A Hover text building block searches for a piece of text on the whole screen or part of the screen and then moves the mouse pointer to hover in the location where the text was found.

Typically, this block is used for hovering on a button or a menu item.

It should be noted that this block uses text recognition (OCR), which takes a lot more processing power than image recognition. On a full screen, it can take several seconds to complete one search.

Fully expanded, the Hover text block shows the following properties:Hover textThe Block Header (“Hover text”)

The green input connector in the header is used to trigger the block to start executing.

The green output connector in the header triggers when the click has been performed. If “All occurrences” of the “Use occur.” property is selected (see below), this output connector triggers on each iteration until all occurrences are iterated through.

The title of the block (“Hover text”) can be changed by double-clicking on it and typing in a new title.

Language

Select the language in which you want to get the text.

Text to hover

Specify which text to hover. If found, the mouse pointer will hover in the middle of the text.

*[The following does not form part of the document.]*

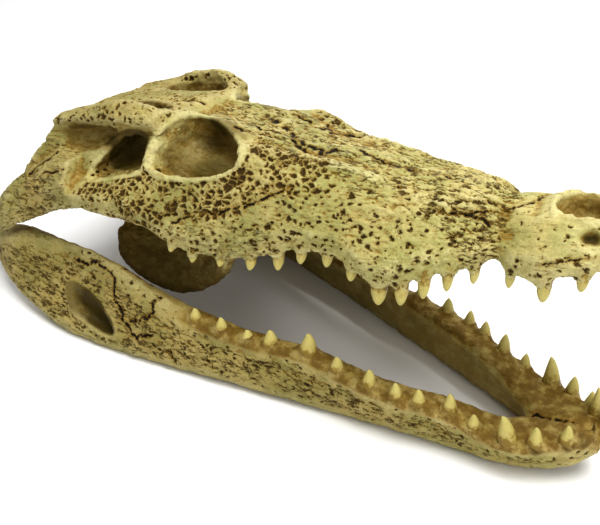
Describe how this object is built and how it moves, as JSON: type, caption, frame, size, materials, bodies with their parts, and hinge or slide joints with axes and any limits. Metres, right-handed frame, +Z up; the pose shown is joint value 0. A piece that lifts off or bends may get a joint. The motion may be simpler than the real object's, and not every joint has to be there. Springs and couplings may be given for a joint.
{
  "type": "crocodile skull",
  "caption": "Crocodile skull with its lower jaw held open, life-size museum cast in pitted, stained bone, lying on the edge of the jaw.",
  "frame": {"origin": "middle of the skull's box, on the floor under the lower jaw", "axes": "+X to the tip of the snout, +Y to the animal's left, +Z up"},
  "size_m": [0.396, 0.1674, 0.1391],
  "materials": {
    "bone": "aged cream bone, pitted and stained brown, low sheen"
  },
  "bodies": {
    "root": {"premaxilla": "bone", "skull_table": "bone", "nasals": "bone", "frontal": "bone", "pterygoids": "bone", "maxilla_left": "bone", "maxilla_right": "bone", "quadrate_left": "bone", "quadrate_right": "bone", "jugal_left": "bone", "jugal_right": "bone", "braincase": "bone", "dentary_left": "bone", "articular_left": "bone", "surangular_left": "bone", "dentary_right": "bone", "articular_right": "bone", "surangular_right": "bone"}
  },
  "joints": []
}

The text can be dynamic by using tokens for added fields (see below). Right-click in the text and select “Insert token” to insert a field that has been added below.

Text fields

Add any number of fields that can contain dynamic content and be used as tokens in the text.

Not Found

This green output connector triggers if the text is not found before the timeout (see below). This is typically used to branch execution flow or to explicitly fail a case by linking it to a Fail block.

Position hovered

The screen position where the mouse pointer was hovered in X, Y coordinates. The top-left corner of the screen is position 0, 0.

Note that this is the position of the interaction point (see above), not the upper-leftmost pixel of the image.

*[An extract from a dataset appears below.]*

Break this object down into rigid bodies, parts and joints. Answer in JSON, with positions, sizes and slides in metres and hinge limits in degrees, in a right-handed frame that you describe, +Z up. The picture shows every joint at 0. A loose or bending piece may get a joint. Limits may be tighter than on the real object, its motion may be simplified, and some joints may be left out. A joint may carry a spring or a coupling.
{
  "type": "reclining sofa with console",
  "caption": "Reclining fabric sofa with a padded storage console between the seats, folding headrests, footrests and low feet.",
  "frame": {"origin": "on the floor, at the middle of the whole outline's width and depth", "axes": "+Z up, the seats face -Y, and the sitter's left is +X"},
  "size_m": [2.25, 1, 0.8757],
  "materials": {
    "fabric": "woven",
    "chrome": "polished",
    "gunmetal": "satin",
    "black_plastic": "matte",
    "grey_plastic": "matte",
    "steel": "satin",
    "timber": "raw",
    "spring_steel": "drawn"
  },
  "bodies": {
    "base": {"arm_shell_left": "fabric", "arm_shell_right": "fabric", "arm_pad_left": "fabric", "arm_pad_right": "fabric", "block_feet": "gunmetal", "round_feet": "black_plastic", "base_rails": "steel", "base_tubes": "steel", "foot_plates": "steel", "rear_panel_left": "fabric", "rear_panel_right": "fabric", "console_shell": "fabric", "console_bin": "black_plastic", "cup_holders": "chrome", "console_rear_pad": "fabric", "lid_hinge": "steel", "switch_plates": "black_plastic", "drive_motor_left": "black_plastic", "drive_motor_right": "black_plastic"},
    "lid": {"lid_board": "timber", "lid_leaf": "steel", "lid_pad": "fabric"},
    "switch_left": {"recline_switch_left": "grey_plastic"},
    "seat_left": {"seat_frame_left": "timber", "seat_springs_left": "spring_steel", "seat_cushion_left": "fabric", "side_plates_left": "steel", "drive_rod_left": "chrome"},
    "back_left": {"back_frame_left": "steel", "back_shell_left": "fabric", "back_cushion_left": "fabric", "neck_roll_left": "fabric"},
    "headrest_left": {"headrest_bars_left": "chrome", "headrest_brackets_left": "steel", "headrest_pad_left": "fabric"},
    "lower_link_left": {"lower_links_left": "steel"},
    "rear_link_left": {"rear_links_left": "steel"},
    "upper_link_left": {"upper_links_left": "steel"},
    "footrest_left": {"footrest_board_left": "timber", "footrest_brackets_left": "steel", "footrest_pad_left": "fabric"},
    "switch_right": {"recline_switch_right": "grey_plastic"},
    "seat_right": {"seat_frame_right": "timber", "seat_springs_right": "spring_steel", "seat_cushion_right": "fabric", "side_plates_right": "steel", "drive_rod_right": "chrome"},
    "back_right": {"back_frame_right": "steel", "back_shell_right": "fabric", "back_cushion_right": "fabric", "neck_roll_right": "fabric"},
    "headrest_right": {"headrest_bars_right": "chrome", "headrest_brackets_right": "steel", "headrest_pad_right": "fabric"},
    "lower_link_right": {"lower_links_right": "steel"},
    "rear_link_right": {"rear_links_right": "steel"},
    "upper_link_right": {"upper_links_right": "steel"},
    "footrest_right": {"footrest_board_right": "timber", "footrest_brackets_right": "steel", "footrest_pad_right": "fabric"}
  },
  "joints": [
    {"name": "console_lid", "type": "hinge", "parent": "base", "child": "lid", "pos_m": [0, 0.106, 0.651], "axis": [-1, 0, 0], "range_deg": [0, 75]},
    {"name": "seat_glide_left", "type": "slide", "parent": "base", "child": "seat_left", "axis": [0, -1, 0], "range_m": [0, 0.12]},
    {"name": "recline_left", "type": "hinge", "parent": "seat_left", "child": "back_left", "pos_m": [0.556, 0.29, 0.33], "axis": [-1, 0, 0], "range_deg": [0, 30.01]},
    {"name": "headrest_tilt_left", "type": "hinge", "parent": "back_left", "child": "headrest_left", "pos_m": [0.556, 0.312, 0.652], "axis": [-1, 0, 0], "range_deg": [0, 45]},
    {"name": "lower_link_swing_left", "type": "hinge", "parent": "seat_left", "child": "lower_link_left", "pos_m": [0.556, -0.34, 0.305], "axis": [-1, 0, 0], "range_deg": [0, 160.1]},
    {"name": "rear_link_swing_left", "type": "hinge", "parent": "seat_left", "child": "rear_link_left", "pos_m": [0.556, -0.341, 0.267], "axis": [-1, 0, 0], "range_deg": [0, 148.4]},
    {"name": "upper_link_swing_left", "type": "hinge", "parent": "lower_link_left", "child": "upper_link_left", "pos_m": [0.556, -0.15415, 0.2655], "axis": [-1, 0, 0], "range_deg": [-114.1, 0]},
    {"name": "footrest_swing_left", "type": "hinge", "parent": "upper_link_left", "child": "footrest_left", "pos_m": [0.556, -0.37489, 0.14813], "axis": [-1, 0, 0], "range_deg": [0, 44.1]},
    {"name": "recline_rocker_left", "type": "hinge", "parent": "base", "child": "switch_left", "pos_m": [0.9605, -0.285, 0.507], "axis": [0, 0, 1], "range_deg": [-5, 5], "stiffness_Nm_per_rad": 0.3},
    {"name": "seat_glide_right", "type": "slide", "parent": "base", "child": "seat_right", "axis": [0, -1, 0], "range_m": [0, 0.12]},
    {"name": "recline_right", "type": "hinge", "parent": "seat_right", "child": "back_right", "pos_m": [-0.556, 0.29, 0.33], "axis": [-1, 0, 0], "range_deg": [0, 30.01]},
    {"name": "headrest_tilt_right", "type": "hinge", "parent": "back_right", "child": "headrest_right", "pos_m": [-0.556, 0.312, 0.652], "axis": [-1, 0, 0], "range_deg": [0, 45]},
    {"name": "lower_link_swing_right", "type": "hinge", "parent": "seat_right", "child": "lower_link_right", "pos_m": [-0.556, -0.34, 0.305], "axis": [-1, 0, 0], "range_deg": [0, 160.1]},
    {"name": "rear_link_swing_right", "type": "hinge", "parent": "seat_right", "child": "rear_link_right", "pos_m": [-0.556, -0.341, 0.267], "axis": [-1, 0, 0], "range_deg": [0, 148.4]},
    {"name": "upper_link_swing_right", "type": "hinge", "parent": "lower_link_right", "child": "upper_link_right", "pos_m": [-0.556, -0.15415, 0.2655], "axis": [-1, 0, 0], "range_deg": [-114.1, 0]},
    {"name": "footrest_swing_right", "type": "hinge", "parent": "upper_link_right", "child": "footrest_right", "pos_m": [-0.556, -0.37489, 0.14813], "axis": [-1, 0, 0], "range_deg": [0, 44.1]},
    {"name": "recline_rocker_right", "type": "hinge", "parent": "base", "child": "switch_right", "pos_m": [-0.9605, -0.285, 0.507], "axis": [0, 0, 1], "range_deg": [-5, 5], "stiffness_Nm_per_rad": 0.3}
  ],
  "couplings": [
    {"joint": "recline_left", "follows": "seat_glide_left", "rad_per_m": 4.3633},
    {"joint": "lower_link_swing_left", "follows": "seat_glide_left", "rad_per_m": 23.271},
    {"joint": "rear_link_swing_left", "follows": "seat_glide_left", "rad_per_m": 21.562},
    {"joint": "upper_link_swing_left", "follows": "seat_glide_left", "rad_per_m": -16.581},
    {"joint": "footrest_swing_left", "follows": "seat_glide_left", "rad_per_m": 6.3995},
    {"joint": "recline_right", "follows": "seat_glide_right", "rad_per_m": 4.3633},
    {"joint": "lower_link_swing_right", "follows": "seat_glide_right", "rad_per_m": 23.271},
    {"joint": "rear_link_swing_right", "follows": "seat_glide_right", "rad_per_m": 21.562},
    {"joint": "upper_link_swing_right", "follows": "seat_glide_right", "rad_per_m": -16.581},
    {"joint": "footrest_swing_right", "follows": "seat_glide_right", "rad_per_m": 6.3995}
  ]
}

Click the expander button to work with the X and Y coordinates separately.

Area found

The screen area where the text was found in X, Y, Width, Height coordinates, starting with the upper-leftmost pixel. The top-left corner of the screen is position 0, 0.

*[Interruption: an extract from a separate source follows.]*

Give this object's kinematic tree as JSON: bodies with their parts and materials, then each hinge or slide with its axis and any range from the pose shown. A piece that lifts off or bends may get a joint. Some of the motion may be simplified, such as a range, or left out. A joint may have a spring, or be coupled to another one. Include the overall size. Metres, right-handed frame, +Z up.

Click the expander button to work with the area’s position and size and their nested sub-properties separately.

Area

An area of the screen where the text will be searched for in X, Y, Width, Height coordinates, starting with the upper-leftmost pixel. The top-left corner of the screen is position 0, 0. If no area is defined, the entire screen is searched.

It’s possible to enter the area values manually, but the area can also be captured by right-clicking the property and selecting “Capture area”. See the Capture text on screen lesson for examples of how to use areas in general.

Click the expander button to work with the area’s position and size and their nested sub-properties separately.

Speed

Select mouse movement speed. The default speed is "Medium", which is recommended because it replays well on video. Instantaneous repositions the mouse without movement.

Is case sensitive

Select whether the text recognition should be case sensitive. By default, it is case insensitive.

Engine

User can select 'Default' as LEAPWORK OCR text recognition engine or user can opt for 'ABBYY' as text recognition engine.

OCR Mode

User can opt for "Full mode" or "Fast Speed" OCR mode.

  • Full mode: In full mode our OCR perform four recognition tries in parallel using two different modes i.e. two in normal and two in inverted colors.
  • Fast Speed: In fast mode our OCR perform two recognition tries in parallel one in normal and other in inverted colors.

OCR precision

OCR precision sets the accuracy of the OCR results on a character level. This means, a higher OCR precision level requires a higher confidence in the OCR engine before a certain character is matched.

With a high precision you can be very confident that the characters found are the correct characters.

On the other side a high precision can result in that some characters are not found. Setting a lower precision means that in general more characters are found, but the assurance that it’s the right characters is lower than with a high precision. So, the right setting is a balance between finding all the right characters and not include too much that ruins the result, and will depends on the font, colors, background, size of the text.

Precision Levels are:

  1. High: This is the highest Confidence factor or precision which user are sure that the character is large and visible enough (not hazy or compacted) to be recognized by an OCR engine. The predefined value is 70.
  2. Medium: This is the medium Confidence factor which user can opt when they think the character may or may not be recognized by an OCR engine, so they set this. This tells engine to search look for the possible characters in the defined area. The predefined value is 50.
  3. Low: This is the Low Confidence factor which user can opt when they are less sure that the character can be recognized by an OCR engine, so they set this. This tells engine to search for relatively possible characters in and outside the dictionary in the defined area where the precision to identify is low. The predefined value is 30.
  4. Very Low: This is the Lowest Confidence factor which user can opt when they are least sure that the character can be recognized by an OCR engine, so they set this. This tells engine to search for relatively all possible characters in and outside the dictionary in the defined area where the precision to identify is least. The predefined value is 20.
  5. Custom: This can be used to set the custom Precision value/Confidence factor. It is ranging from 0-100.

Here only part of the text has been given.